Gen Zers on Reddit and TikTok began picking apart the show’s plotlines, giving it plenty of buzz. Among 12,000 user reviews on IMDb.com, the show rates a 7 out of 10. Hulu, like most streamers, doesn’t release viewership numbers for shows but “Tell Me Lies” spent several weeks on Hulu’s top 15 most popular shows this past fall after season two came out.

The show’s fictional Baird College uses Agnes Scott College in Decatur for exteriors. Some interiors were shot at a building in Decatur that was also used by several former CW shows including “Black Lightning,” “The Originals” and “The Vampire Diaries.”

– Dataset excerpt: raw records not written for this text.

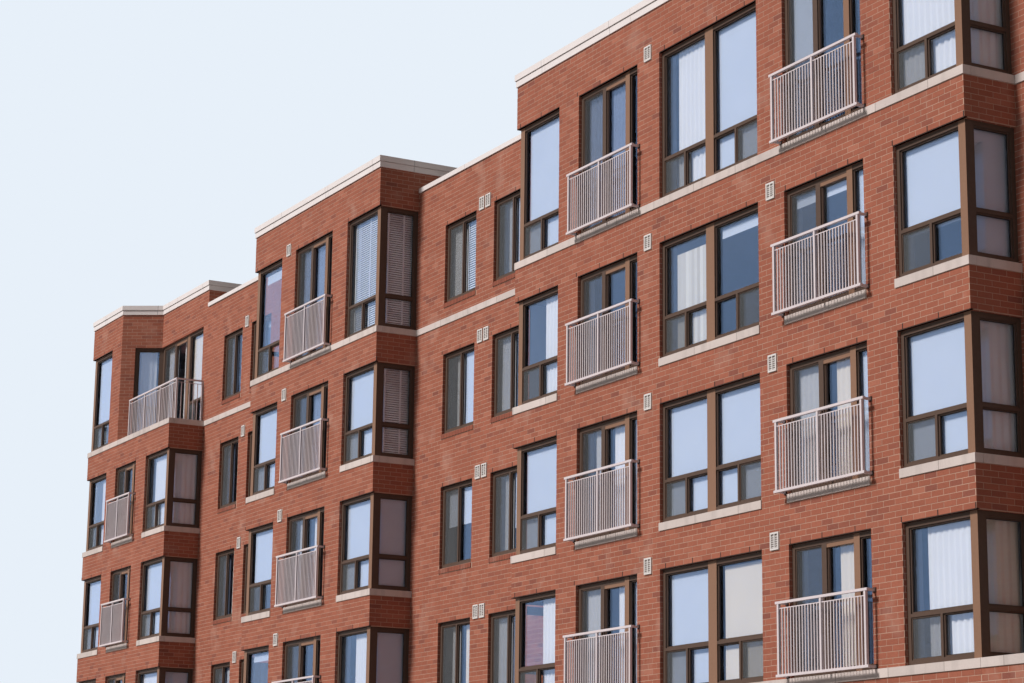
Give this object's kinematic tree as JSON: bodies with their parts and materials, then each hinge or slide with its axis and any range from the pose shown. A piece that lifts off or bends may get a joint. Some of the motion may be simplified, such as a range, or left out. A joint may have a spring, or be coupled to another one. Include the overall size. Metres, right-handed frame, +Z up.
{
  "type": "apartment block",
  "caption": "Five-storey brick apartment block with projecting bays, corner windows, stone sills, guard railings and stepped flat roofs",
  "frame": {"origin": "the ground under the middle of the block's bounding box", "axes": "+X runs along the front to the right as seen from the street, -Y is the street side, +Z is up"},
  "size_m": [39.735, 15.235, 15.636],
  "materials": {
    "brick": "red facing brick with pale mortar",
    "concrete": "cast concrete",
    "stone": "pale sills and bands",
    "coping": "pale folded sheet coping",
    "window_frame": "brown coated aluminium",
    "window_glass": "clear double glazing",
    "railing": "pale grey paint",
    "vent": "off-white louvre"
  },
  "bodies": {
    "root": {"ground_slab": "concrete", "floor_1": "concrete", "floor_2": "concrete", "floor_3": "concrete", "floor_4": "concrete", "left_end_wall": "brick", "left_bay_front_wall": "brick", "left_bay_top_wall": "brick", "terrace_slant_wall": "brick", "terrace_back_wall": "brick", "left_bay_return_wall": "brick", "left_link_wall": "brick", "middle_bay_front_wall": "brick", "middle_bay_return_walls": "brick", "right_link_wall": "brick", "main_bay_front_wall": "brick", "main_bay_return_walls": "brick", "end_link_wall": "brick", "end_link_ground_wall": "brick", "party_wall": "brick", "back_wall": "brick", "raised_bay_walls": "brick", "high_roofs": "concrete", "low_roofs": "concrete", "left_bay_coping": "coping", "middle_bay_coping": "coping", "main_bay_coping": "coping", "link_copings": "coping", "top_band": "stone", "first_floor_band": "stone", "window_sills": "stone", "window_frames_0": "window_frame", "window_glass_0": "window_glass", "window_frames_1": "window_frame", "window_glass_1": "window_glass", "window_frames_2": "window_frame", "window_glass_2": "window_glass", "window_frames_3": "window_frame", "window_glass_3": "window_glass", "window_frames_4": "window_frame", "window_glass_4": "window_glass", "left_bay_railings": "railing", "middle_bay_railings": "railing", "main_bay_railings": "railing", "terrace_railing": "railing", "wall_vents": "vent"}
  },
  "joints": []
}
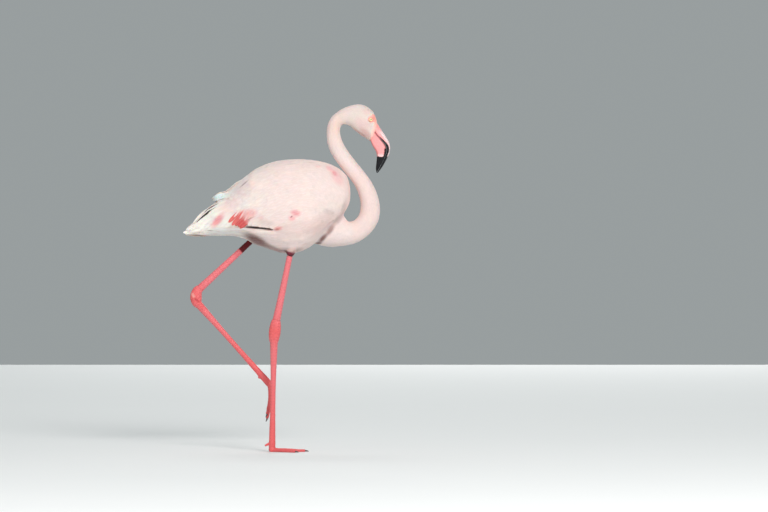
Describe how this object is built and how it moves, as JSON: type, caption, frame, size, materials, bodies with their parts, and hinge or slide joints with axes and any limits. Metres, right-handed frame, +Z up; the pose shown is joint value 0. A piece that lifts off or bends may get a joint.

The second season expanded to include more storylines from their friend group featuring topics like date rape, same-sex attraction and cross-generational affairs with married professors and ended with a tragedy and a cliff-hanger.

“One of the main reasons that I wanted to do the show in the first place is to debunk this myth that only weak or stupid women get tricked by narcissists and bad people,” show creator Meaghan Oppenheimer told Variety. “That only silly women get run over by love. It happens to the strongest of us. Some of the most incredible women I know, their one weak spot is a man or relationships. There’s something so vulnerable about that. I don’t know what it is about wanting to be loved that makes us forget ourselves.”

Oppenheimer added that the dual storylines will continue, but “by the third season, we will still have some 2008 because there’s stuff that we have to wrap up there. But I think it would be a little bit shifted in the sense that there will probably be more 2015 than 2008. We’ll get more and more of the future as time goes on.”